## To do
Return the line containing "Write the OpenSCAD", the line containing "axis along X.", and every line between them, exactly as they stand. Output nothing else.

## Input material
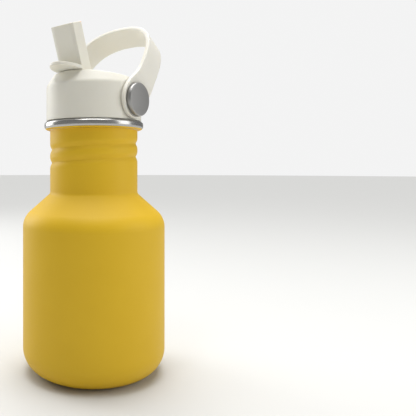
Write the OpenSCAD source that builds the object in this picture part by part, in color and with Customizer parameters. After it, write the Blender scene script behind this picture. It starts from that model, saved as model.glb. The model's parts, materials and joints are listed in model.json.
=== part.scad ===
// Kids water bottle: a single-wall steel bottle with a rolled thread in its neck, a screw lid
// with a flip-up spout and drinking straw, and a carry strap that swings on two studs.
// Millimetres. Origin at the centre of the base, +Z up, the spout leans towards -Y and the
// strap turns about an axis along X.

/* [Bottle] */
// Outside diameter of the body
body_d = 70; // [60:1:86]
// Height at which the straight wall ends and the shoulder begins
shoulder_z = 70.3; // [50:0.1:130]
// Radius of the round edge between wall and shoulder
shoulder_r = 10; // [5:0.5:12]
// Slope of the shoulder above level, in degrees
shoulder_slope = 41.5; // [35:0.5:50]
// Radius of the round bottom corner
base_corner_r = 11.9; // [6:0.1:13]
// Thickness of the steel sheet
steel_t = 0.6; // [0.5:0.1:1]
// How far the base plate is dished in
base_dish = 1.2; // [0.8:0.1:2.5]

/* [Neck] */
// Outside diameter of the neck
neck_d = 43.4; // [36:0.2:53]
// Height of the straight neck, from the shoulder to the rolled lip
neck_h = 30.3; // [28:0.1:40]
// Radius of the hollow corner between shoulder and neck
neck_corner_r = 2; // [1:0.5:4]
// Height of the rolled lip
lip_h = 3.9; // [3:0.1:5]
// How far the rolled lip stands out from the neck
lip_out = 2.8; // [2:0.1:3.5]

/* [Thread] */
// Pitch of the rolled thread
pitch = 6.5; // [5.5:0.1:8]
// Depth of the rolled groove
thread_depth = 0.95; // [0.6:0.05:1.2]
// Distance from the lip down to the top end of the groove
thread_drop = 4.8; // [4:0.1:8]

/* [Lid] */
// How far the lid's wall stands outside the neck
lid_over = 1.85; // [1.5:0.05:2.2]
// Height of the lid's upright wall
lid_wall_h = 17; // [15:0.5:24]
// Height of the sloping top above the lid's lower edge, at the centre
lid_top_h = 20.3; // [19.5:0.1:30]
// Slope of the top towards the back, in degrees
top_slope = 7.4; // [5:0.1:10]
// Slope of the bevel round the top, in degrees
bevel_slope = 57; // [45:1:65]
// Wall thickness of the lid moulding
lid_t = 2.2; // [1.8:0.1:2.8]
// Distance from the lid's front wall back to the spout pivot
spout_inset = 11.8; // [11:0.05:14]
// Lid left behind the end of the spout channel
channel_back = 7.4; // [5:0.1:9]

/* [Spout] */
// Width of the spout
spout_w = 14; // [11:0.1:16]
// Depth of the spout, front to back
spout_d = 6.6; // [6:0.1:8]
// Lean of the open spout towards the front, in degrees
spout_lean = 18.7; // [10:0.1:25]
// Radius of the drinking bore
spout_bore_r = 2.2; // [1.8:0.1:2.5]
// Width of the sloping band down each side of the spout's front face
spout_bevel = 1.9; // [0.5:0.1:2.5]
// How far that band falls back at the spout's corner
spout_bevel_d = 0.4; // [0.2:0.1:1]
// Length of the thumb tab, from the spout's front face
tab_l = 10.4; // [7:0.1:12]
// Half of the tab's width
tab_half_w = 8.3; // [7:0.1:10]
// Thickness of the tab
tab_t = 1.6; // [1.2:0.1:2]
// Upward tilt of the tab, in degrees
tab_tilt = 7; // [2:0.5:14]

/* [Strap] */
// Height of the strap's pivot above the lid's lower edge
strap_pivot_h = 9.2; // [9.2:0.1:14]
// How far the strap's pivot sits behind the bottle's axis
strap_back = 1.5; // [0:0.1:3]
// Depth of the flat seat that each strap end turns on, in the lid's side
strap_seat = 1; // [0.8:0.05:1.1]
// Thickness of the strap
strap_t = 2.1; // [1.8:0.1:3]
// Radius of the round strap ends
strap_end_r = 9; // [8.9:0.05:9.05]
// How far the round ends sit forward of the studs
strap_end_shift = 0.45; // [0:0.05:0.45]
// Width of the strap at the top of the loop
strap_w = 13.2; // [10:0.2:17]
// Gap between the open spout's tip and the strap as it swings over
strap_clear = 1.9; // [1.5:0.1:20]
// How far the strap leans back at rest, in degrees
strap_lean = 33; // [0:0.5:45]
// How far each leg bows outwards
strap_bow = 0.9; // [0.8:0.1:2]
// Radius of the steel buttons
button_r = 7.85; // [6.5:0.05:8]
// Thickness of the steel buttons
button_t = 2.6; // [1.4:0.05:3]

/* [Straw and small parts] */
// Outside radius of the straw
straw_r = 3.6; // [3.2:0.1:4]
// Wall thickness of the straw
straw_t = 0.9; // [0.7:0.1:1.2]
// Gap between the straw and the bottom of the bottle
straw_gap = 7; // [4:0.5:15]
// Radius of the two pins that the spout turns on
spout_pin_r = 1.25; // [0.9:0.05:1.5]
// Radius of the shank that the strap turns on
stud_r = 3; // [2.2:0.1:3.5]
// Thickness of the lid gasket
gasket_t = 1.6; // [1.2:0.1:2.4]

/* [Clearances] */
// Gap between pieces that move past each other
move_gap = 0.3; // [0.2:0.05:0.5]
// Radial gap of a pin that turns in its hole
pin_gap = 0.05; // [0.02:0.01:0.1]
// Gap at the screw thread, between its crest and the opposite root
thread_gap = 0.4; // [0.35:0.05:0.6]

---

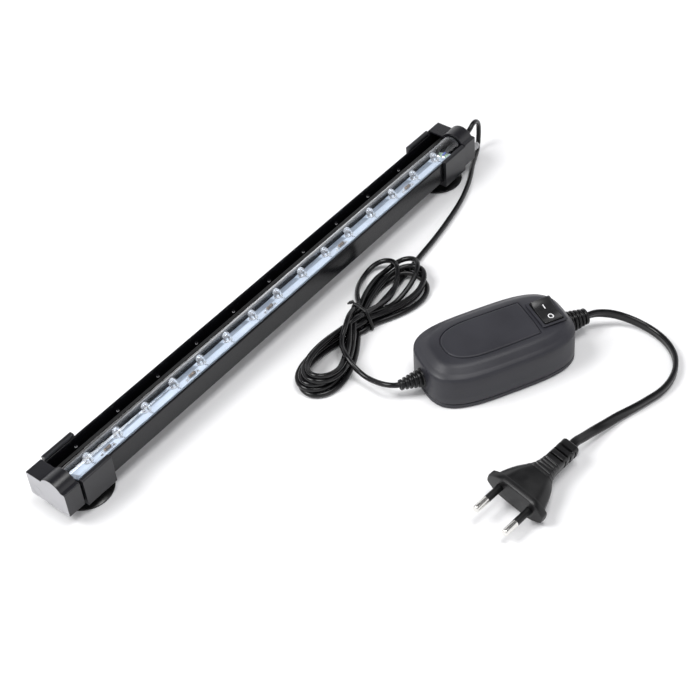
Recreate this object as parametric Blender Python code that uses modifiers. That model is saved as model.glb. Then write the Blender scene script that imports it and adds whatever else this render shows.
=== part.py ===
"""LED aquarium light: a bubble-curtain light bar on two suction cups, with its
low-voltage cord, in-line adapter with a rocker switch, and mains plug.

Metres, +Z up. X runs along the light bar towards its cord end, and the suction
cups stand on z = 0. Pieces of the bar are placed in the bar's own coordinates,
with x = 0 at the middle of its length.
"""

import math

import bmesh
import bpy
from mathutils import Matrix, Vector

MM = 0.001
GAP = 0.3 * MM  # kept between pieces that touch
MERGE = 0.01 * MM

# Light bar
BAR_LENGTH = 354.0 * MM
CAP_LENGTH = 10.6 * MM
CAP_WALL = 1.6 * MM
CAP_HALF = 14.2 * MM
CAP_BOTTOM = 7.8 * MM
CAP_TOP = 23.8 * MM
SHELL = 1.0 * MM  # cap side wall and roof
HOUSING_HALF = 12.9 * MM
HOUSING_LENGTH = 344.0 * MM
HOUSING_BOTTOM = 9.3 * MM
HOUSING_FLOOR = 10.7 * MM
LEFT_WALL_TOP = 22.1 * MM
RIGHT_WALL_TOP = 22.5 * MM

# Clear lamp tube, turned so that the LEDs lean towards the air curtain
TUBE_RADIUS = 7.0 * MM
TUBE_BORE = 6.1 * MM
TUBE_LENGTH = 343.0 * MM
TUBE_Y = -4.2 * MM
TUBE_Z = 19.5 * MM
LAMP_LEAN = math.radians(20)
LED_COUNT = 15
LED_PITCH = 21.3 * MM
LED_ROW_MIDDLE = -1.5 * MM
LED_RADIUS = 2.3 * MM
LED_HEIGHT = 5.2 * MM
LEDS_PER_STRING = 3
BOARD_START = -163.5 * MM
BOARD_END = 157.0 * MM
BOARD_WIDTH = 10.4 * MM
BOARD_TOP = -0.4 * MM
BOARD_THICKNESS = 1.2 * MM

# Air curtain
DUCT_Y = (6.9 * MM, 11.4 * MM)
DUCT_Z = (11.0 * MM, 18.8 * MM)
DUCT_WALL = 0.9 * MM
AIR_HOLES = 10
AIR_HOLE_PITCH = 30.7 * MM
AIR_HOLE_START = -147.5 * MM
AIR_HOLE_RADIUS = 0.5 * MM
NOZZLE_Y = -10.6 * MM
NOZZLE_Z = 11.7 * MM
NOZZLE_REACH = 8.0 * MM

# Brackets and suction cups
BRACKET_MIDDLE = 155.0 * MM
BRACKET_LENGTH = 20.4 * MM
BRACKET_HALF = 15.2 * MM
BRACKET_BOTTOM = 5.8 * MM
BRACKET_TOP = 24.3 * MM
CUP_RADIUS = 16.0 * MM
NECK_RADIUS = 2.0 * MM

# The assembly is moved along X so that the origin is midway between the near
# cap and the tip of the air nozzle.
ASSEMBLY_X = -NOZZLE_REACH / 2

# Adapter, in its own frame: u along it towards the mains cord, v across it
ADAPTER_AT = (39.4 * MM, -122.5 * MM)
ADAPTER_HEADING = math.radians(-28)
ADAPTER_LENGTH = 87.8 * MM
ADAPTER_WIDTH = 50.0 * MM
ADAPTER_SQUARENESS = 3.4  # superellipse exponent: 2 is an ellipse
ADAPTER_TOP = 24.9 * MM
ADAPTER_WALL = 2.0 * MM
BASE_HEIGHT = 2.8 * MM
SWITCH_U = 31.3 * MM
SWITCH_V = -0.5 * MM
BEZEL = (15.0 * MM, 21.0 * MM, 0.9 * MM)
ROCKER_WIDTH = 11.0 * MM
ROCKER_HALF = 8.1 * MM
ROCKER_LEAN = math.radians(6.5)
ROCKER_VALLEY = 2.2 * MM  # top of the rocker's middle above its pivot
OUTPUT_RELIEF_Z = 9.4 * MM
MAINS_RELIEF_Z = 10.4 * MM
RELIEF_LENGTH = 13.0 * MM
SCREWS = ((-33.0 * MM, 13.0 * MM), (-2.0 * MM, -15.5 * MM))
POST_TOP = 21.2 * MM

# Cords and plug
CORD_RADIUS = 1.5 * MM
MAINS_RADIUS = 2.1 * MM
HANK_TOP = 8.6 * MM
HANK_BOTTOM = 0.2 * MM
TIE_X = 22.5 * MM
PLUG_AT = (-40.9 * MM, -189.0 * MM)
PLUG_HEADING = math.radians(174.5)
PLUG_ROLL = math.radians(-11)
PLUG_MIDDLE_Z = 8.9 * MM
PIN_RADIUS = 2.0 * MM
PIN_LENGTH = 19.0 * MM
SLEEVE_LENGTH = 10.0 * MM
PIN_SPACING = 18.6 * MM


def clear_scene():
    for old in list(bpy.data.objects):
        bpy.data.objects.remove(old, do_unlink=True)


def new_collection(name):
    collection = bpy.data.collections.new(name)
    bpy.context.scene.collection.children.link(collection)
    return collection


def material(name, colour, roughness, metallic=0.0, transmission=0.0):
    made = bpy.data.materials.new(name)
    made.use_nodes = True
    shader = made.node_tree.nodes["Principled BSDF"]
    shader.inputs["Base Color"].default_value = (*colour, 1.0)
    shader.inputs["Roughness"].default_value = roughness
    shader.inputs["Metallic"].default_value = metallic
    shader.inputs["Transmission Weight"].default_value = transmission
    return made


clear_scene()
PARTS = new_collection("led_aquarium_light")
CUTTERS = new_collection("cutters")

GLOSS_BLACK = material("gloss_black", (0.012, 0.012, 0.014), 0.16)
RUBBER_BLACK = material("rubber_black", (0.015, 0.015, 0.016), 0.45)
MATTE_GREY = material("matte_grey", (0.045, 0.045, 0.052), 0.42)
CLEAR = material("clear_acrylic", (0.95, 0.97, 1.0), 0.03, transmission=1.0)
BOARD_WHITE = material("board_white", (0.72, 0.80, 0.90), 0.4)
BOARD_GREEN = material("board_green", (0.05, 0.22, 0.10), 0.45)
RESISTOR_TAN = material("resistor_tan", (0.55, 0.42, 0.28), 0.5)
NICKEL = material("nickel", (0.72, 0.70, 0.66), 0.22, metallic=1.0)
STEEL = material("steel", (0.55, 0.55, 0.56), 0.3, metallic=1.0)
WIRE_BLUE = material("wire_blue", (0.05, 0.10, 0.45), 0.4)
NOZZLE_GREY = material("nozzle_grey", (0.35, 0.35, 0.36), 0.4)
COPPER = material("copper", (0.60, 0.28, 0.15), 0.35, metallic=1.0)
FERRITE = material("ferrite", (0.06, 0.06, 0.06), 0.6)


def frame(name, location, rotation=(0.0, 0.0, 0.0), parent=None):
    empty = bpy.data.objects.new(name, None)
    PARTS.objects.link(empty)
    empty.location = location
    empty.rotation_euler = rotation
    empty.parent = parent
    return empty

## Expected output
Write the OpenSCAD source that builds the object in this picture part by part, in color and with Customizer parameters. After it, write the Blender scene script behind this picture. It starts from that model, saved as model.glb. The model's parts, materials and joints are listed in model.json.
=== part.scad ===
// Kids water bottle: a single-wall steel bottle with a rolled thread in its neck, a screw lid
// with a flip-up spout and drinking straw, and a carry strap that swings on two studs.
// Millimetres. Origin at the centre of the base, +Z up, the spout leans towards -Y and the
// strap turns about an axis along X.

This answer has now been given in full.